放送日:2019年5月17日

「いい加減なアカリ」

 いい加減なアカリについてのお話をさせて頂ければと思います。
 人が明るさを感知する視覚には、個人差があります。同じ照明に照らされた空間であっても、ある人は「丁度良い明るさ」と思い、またある人は「少し暗いかな」「少し明る過ぎるな」などと、見る人によって明るさの感じ方が多少異なります。それら明るさの感じ方は、年齢や生活環境、また空間の広さや間取り、内装材の反射率などにも影響されます。
 このような、人の感覚と実態のズレを最小限に抑えるために、JISでは明るさを照度=ルクスという単位で数量化し、空間と生活行為ごとに細かく推奨照度を規定しています。
 その推奨照度はどういったものかというと、例えば、リビングで読書をしたい時は、300~750ルクスの照度が必要ですが、団欒だけであれば、もっと低い150~300ルクスで良いといった具合になります。
 しかしながら、これらの推奨照度の基準を間違った解釈で捉え、住宅照明に取り入れてしまうと住みづらく、居心地の悪い空間になってしまうケースがあります。
先日、ある知人から新築された住宅のリビングダイニングを明るくしたのに、なぜか居心地悪く、どうにかならないかという「あかり」の相談がありました。
 そこで現地に行きお部屋を確認してみると、リビングダイニングが一体となった広めな空間で、内装は壁・天井が白に統一され、そして照明は天井にダウンライトだけがシンプルに並ぶ空間でした。なぜ?居心地が悪いと感じられているのか?・・・天井のダウンライトを点灯すると原因がわかりました。
 天井に万遍なく均等配灯されたダウンライトですが全てが挟角配光のもので、被照射面となる床面も濃い色のために反射率も悪く、特に視覚効果の高い鉛直面に光が届いていないために、見た目に陰気な雰囲気となるあかるさ感の仕上がりでした。知人は当然、施工者に暗さのクレームを伝えたのですが、平均照度の数値では明るさは十分です。と言い切られたようで・・・照明に無頓着な残念な施工者と言わざるを得ません。
 オフィスや学校、店舗など、不特定多数の人が集まる均整のとれた明るさが必要な場所と違い、住宅照明においては、一人ひとりの視覚や生活に合った明るさを創ることが重要で、難しくもあります。だからといって、照明基準を盾に、この先長い時間生活を共にする照明を「いい加減なアカリ」にするのはいかがなものでしょう。
 
 確かに日本では、ただ明るい照明が良いと考える人が多い現状はあり、暗さのクレームに気を配るのも理解はできます。しかし明る過ぎる環境は、長い時間の中で無意識に「疲れ目」や「視力の低下」、そこから生じる「ストレス過多」となる一因となります。
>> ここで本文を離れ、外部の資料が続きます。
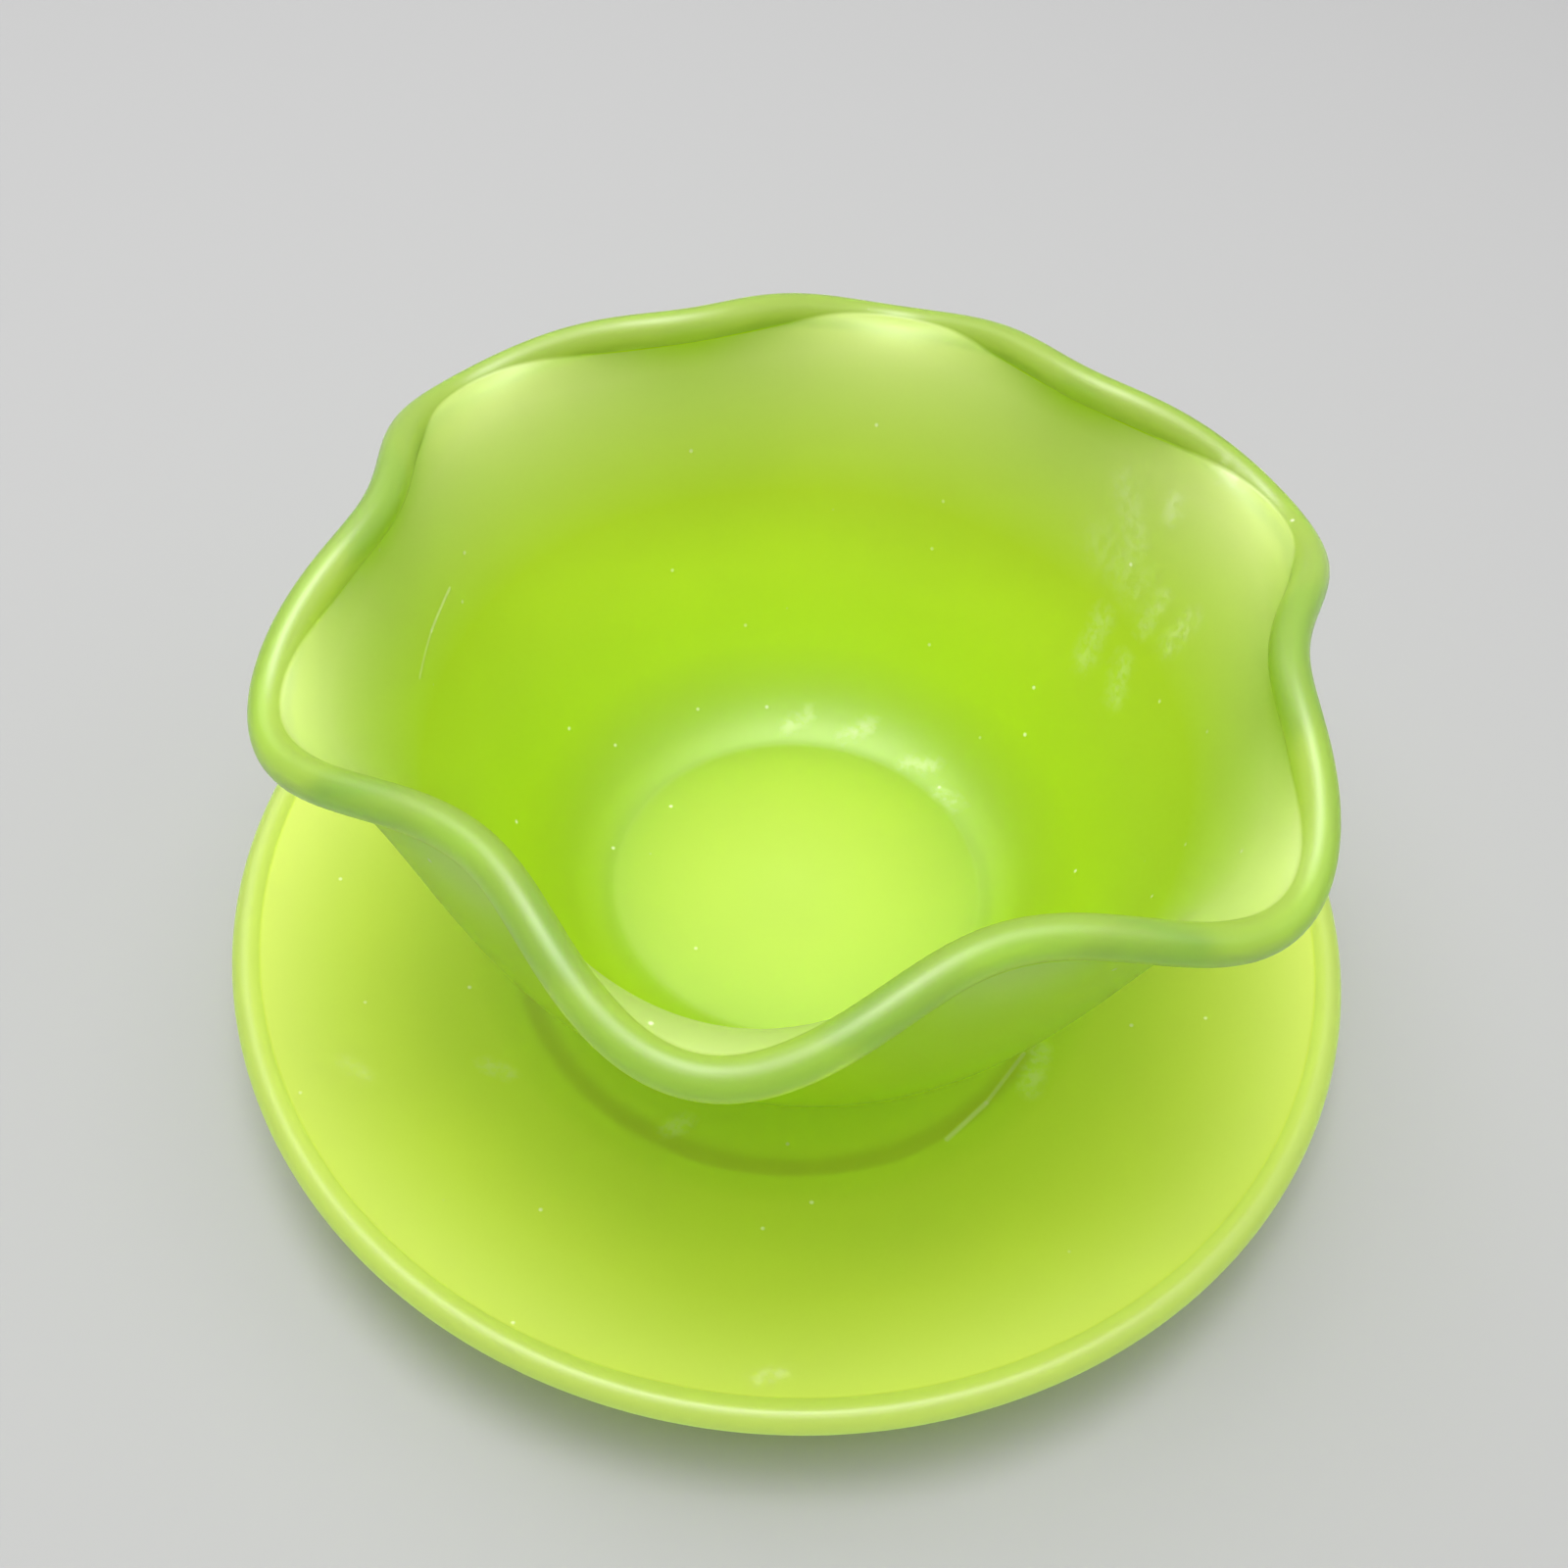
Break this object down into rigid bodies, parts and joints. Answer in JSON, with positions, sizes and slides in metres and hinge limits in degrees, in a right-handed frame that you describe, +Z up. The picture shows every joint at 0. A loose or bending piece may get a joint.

 生活する上で、ある程度の明るさは必要でしょう。しかし、今のその明るさは本当に一人ひとりに合った丁度良い明るさなのでしょうか?
 調光でワット数を下げてみたり、よく視覚に入る壁面を照らして明るさを感じたり、天井照明を落としてスタンドライトに切り替えるなど、適度な暗がりを創ることのできる設備を用意することで、今まで気が付かなかったホッとできる明るさが、発見できるかもしれません。皆さんもそんな「良い(いい)加減なアカリ」を探してみてはいかがでしょうか。